Bare-Metal RISC-V + NVDLA SoC for Efficient Deep Learning Inference
Vineet Kumar, Ajay Kumar M, Yike Li, Shreejith Shanker, Deepu John
TL;DR
The paper presents an open-source SoC that tightly couples the NVDLA accelerator with a 32-bit μRISC-V core to enable bare-metal deep learning inference on FPGA platforms. It introduces an end-to-end flow that offline-generates NVDLA configuration files and RISC-V assembly from neural networks, eliminating Linux kernel overhead. Architecture-wise, the design uses a memory-mapped bus, an arbiter, and a NVDLA wrapper with data-width conversion to support direct control of NVDLA registers from the RISC-V core, demonstrated on a ZCU102 board with 512 MB DRAM and models such as LeNet-5, ResNet-18, and ResNet-50. The evaluation shows low inference latencies for small models and highlights the nv_full configuration's superior speed but practical FPGA-resource constraints, outlining future work to broaden model support and enable broader deployment via additional compilers. Overall, the work advances edge AI by delivering a Linux-free, tightly integrated NVDLA–RISC-V solution with an automated, model-agnostic configuration workflow suitable for resource-constrained devices.
Abstract
This paper presents a novel System-on-Chip (SoC) architecture for accelerating complex deep learning models for edge computing applications through a combination of hardware and software optimisations.

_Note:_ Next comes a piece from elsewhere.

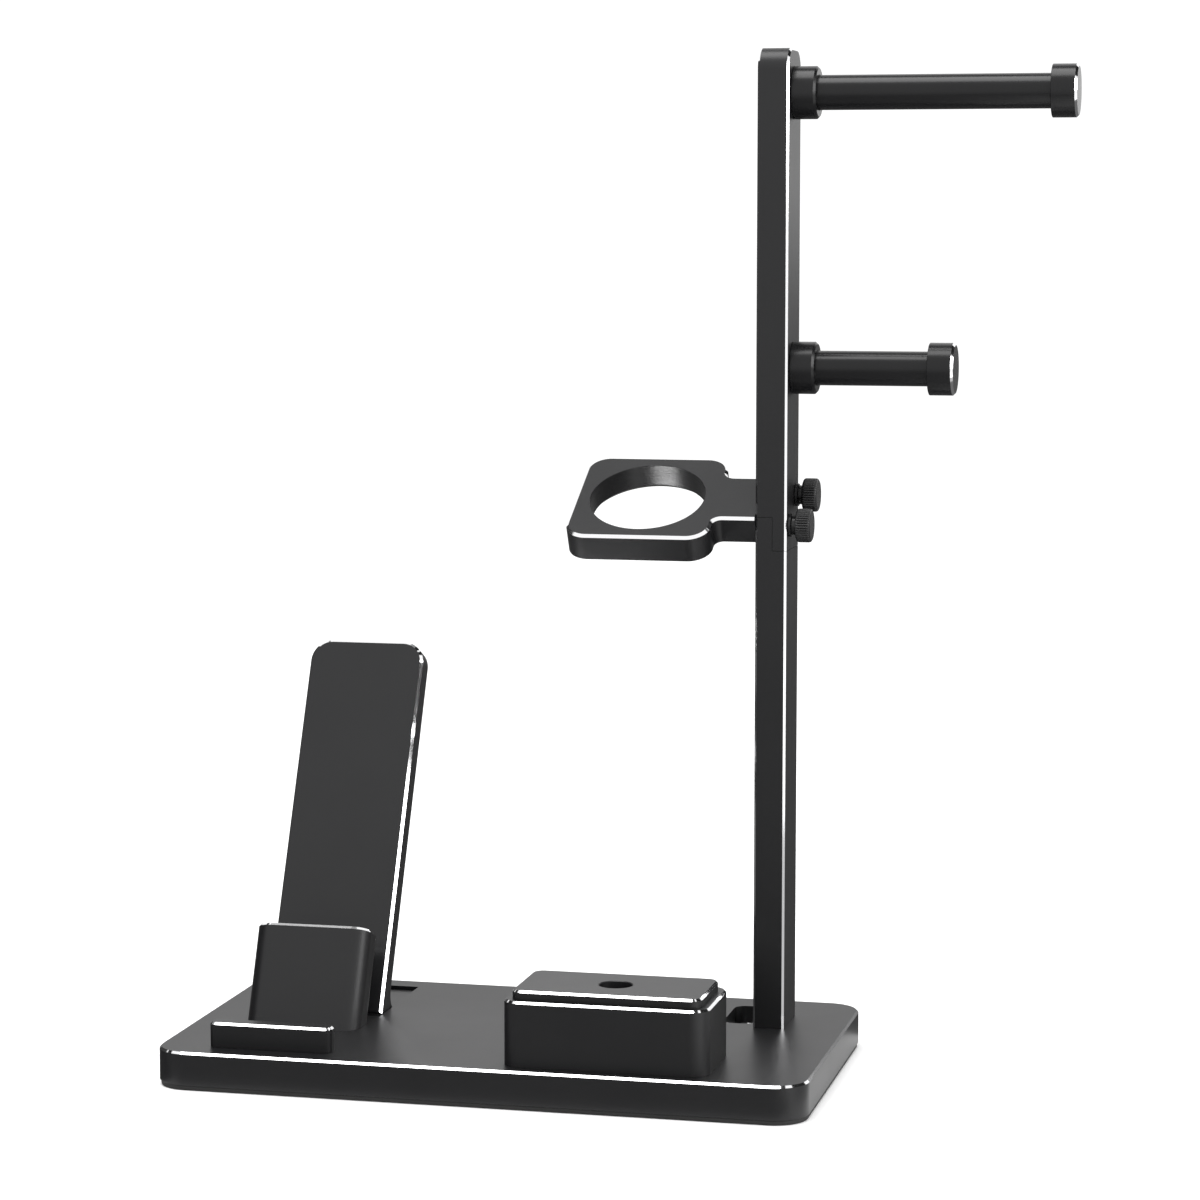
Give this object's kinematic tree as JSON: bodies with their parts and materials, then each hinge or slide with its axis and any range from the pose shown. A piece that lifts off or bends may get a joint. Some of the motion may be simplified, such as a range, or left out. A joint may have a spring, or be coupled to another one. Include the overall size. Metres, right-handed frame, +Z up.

The hardware architecture tightly couples the open-source NVIDIA Deep Learning Accelerator (NVDLA) to a 32-bit, 4-stage pipelined RISC-V core from Codasip called uRISC_V. To offload the model acceleration in software, our toolflow generates bare-metal application code (in assembly), overcoming complex OS overheads of previous works that have explored similar architectures. This tightly coupled architecture and bare-metal flow leads to improvements in execution speed and storage efficiency, making it suitable for edge computing solutions. We evaluate the architecture on AMD's ZCU102 FPGA board using NVDLA-small configuration and test the flow using LeNet-5, ResNet-18 and ResNet-50 models. Our results show that these models can perform inference in 4.8 ms, 16.2 ms and 1.1 s respectively, at a system clock frequency of 100 MHz.